As the Examiner-in-charge drove off, he rolled down the window and said his goodbyes one more time. “There is,” he said, “one thing that can save you and the answer lies within your bank already. That is really all I can say.”
While the CEO tried to further inquire, the Examiner would say nothing else. Perplexed, the CEO returned to the lobby pondering what the cryptic message was about. When the CEO came inside, the staff asked was there any other words of wisdom given. “He is just an examiner,” The CEO answered. “He didn’t give us a single bit of insight and only said that the answer to our plight is already in our bank.” The staff was puzzled and then returned to their work.
Over the next quarter that followed, each banker thought about what the Examiner had said and if there was any meaning in the parting words. Maybe the Examiner meant members of the Board will have an idea on how to achieve profitability again? They did have the best ties to the community and the most experience. Maybe, the CEO has the answer to building franchise value since she knows the bank better than anyone? On the other hand, it could be the CFO - he is always so analytical. The staff ruled out one of the senior lenders for he was on the meek side. But, then again, that lender was the first to offer a helping hand to anyone in need. Maybe it is the branch staff with the answer? They are closest to the customer and probably have good feedback. Wait, maybe it is one of the customers the staff thought? No one ever thought to ask them for their help. Or, the staff conjectured, it might not be a person at all and maybe it was one of their products. Their new 10-year fixed rate, EB-5 Visa lending program they rolled out to help immigrant investors was starting to get some traction.

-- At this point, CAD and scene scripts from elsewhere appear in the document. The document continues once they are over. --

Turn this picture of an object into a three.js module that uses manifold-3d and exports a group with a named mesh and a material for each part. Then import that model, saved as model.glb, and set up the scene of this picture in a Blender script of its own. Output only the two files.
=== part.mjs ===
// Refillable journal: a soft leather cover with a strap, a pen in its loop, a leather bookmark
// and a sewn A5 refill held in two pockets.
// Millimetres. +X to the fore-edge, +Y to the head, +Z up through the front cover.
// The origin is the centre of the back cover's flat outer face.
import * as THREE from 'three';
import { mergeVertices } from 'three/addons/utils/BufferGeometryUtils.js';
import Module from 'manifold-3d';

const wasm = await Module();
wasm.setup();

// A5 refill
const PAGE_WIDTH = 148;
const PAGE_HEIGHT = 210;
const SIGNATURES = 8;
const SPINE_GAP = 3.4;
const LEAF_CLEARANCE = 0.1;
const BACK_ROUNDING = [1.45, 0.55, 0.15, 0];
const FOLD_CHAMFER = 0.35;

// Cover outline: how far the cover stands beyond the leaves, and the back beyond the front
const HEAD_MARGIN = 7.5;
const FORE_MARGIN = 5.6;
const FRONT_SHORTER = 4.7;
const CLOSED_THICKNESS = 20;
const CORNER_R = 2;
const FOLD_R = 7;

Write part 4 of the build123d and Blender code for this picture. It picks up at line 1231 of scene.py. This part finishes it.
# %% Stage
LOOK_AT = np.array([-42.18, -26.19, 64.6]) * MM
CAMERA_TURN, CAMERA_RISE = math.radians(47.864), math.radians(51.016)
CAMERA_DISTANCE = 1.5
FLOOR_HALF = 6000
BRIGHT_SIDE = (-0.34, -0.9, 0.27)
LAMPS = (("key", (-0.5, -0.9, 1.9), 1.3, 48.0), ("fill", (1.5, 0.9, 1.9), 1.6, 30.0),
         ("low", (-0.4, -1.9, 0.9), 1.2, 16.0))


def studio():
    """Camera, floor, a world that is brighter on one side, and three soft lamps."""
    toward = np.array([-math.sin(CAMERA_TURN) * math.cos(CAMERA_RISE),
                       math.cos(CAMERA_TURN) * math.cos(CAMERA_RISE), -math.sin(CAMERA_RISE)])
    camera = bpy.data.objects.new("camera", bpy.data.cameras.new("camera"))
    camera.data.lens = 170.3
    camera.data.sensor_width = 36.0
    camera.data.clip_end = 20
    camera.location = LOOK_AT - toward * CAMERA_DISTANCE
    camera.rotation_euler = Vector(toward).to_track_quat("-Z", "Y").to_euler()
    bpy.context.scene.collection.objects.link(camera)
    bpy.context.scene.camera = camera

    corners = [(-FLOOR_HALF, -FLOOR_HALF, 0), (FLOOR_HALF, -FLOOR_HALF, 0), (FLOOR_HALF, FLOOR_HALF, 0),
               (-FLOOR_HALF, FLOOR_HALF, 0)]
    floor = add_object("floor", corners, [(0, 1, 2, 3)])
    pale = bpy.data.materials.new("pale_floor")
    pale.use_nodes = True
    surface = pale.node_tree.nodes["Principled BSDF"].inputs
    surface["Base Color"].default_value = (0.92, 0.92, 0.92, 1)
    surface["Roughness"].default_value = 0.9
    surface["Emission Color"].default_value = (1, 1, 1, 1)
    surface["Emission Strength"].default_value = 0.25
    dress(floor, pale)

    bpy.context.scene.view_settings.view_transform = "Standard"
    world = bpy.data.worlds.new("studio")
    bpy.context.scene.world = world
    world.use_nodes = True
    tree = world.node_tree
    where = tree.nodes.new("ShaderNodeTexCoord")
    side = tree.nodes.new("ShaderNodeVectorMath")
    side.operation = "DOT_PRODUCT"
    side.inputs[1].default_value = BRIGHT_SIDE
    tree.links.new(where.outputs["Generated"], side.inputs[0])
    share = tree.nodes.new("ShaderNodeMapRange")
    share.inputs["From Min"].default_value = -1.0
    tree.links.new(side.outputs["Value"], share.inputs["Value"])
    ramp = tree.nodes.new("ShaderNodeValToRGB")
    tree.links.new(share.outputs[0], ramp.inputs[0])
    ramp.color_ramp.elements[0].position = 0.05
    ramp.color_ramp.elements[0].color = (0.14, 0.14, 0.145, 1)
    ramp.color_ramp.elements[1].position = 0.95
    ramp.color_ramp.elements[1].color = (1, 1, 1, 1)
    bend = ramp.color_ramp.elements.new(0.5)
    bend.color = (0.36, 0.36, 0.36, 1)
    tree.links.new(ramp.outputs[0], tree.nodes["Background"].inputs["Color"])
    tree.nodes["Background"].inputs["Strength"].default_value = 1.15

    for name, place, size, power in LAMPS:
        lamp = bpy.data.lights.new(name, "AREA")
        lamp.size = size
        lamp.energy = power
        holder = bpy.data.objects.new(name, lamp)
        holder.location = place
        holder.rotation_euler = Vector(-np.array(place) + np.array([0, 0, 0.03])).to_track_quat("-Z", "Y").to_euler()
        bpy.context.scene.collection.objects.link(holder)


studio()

As each employee thought about the answer to their problems they started to treat each other with an open mind and started to use active listening as they were all searching for the “answer.” Everybody started to analyze everyone else to see if they had insight. Interestingly, on the off chance that they thought they held the answer, each person started to believe that some of their own ideas may hold the key to the Bank’s future. Confidence and experimentation started to grow. The whole staff turned less negative and more willing to experiment with new ideas. More listening was taking place and more cooperation.
Finally, for fear that they were missing something right under their noses; employees started to market and promote existing products. The examination team did comment that the bank had over 70% of their customers with just one product.
Three months later, it was a loan processor the noted that the atmosphere in the Bank had changed. Everyone was so positive and willing to try out new ideas. People were busy again and started to work the phones, hold events and engage the community. The CCO remarked that since the examination, instead of looking inward, employees were no more focused outward. The battle stopped being within the Bank. More customers started to come into the branch and use the Bank channels because now the Bank seemed compelling. There was energy, humbleness, hustle and respect in the air. Employees started to be proud of the Bank again and started asking customers for referrals and customers openly helped. These referrals brought other referrals in. As word-of-mouth started to expand, the community kept talking about the Bank’s dedication to local businesses.
Soon it happened that bankers from other banks wanted to bring business over and inquired about joining the now thriving Bank. First it was one or two bankers and then it was a whole team from another bank that was attracted to join because of the culture and sense of camaraderie.
By the next full Safety and Soundness exam, the Bank had a new sense of purpose and it started to show in the numbers. Despite the Bank being so focused on the bottom line for all these years, now profit became almost a byproduct of their internal fabric. In fact, the more the bank focused on the journey and the processes within the bank, the more profitable they became. Thanks to the Examiner’s wise words, the Bank started to believe in themselves again and found that by treating everyone with mutual respect and openness, amazing things can happen.
As an outgrowth of this Bank’s newly found “center,” a group of employees started a trend that caught on. Instead of saying hello each morning or simply ignoring other employees, they put their hands together in front of them in a praying motion and bowed slightly. The gesture meant to convey respect and admiration with the thought each time that “I bow to you as you COULD hold the answer to my future.” In addition, most in the Bank took up silent meditation each day as if to say “I need to take time out for myself as I DO hold the answer to my future.”